## PROBLEM STATEMENT
Using the data below, repeat all of it precisely.

## RAW DATA

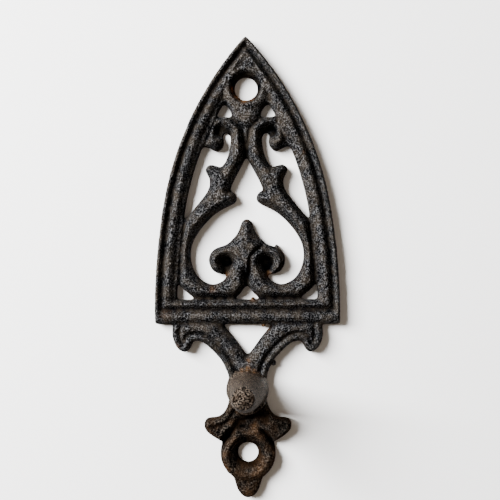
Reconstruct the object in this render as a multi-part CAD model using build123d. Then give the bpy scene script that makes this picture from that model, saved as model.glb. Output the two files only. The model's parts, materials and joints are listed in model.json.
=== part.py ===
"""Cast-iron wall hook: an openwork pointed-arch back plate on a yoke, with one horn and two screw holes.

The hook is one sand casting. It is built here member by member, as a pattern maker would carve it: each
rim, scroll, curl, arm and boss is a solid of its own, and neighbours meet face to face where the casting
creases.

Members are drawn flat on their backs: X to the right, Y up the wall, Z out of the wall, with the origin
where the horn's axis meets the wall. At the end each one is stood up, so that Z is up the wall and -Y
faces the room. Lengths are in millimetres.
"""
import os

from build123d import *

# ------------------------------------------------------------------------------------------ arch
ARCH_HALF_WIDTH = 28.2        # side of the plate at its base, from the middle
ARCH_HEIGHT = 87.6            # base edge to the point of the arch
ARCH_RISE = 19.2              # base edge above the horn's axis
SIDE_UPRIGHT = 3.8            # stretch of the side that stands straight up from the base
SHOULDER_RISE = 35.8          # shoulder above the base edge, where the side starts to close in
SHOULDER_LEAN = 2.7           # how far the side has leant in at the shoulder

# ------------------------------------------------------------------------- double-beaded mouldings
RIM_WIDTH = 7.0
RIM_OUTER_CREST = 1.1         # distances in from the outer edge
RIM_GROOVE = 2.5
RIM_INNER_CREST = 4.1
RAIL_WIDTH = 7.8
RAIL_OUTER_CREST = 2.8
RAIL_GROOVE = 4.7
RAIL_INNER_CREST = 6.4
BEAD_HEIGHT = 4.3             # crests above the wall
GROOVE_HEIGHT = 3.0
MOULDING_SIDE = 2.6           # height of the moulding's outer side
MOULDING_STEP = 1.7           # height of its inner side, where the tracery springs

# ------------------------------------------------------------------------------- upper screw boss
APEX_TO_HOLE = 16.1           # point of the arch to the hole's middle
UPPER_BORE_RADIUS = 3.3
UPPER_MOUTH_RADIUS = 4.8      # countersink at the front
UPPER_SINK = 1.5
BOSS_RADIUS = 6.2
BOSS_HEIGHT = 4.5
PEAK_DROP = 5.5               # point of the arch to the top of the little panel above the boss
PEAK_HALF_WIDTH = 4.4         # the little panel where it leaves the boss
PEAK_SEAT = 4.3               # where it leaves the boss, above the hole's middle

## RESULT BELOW
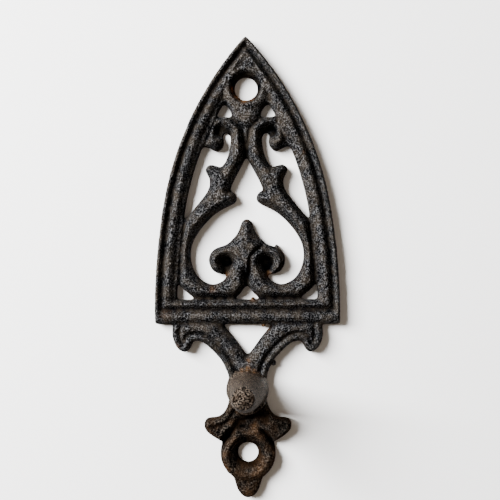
Reconstruct the object in this render as a multi-part CAD model using build123d. Then give the bpy scene script that makes this picture from that model, saved as model.glb. Output the two files only. The model's parts, materials and joints are listed in model.json.
=== part.py ===
"""Cast-iron wall hook: an openwork pointed-arch back plate on a yoke, with one horn and two screw holes.

The hook is one sand casting. It is built here member by member, as a pattern maker would carve it: each
rim, scroll, curl, arm and boss is a solid of its own, and neighbours meet face to face where the casting
creases.

Members are drawn flat on their backs: X to the right, Y up the wall, Z out of the wall, with the origin
where the horn's axis meets the wall. At the end each one is stood up, so that Z is up the wall and -Y
faces the room. Lengths are in millimetres.
"""
import os

from build123d import *

# ------------------------------------------------------------------------------------------ arch
ARCH_HALF_WIDTH = 28.2        # side of the plate at its base, from the middle
ARCH_HEIGHT = 87.6            # base edge to the point of the arch
ARCH_RISE = 19.2              # base edge above the horn's axis
SIDE_UPRIGHT = 3.8            # stretch of the side that stands straight up from the base
SHOULDER_RISE = 35.8          # shoulder above the base edge, where the side starts to close in
SHOULDER_LEAN = 2.7           # how far the side has leant in at the shoulder

# ------------------------------------------------------------------------- double-beaded mouldings
RIM_WIDTH = 7.0
RIM_OUTER_CREST = 1.1         # distances in from the outer edge
RIM_GROOVE = 2.5
RIM_INNER_CREST = 4.1
RAIL_WIDTH = 7.8
RAIL_OUTER_CREST = 2.8
RAIL_GROOVE = 4.7
RAIL_INNER_CREST = 6.4
BEAD_HEIGHT = 4.3             # crests above the wall
GROOVE_HEIGHT = 3.0
MOULDING_SIDE = 2.6           # height of the moulding's outer side
MOULDING_STEP = 1.7           # height of its inner side, where the tracery springs

# ------------------------------------------------------------------------------- upper screw boss
APEX_TO_HOLE = 16.1           # point of the arch to the hole's middle
UPPER_BORE_RADIUS = 3.3
UPPER_MOUTH_RADIUS = 4.8      # countersink at the front
UPPER_SINK = 1.5
BOSS_RADIUS = 6.2
BOSS_HEIGHT = 4.5
PEAK_DROP = 5.5               # point of the arch to the top of the little panel above the boss
PEAK_HALF_WIDTH = 4.4         # the little panel where it leaves the boss
PEAK_SEAT = 4.3               # where it leaves the boss, above the hole's middle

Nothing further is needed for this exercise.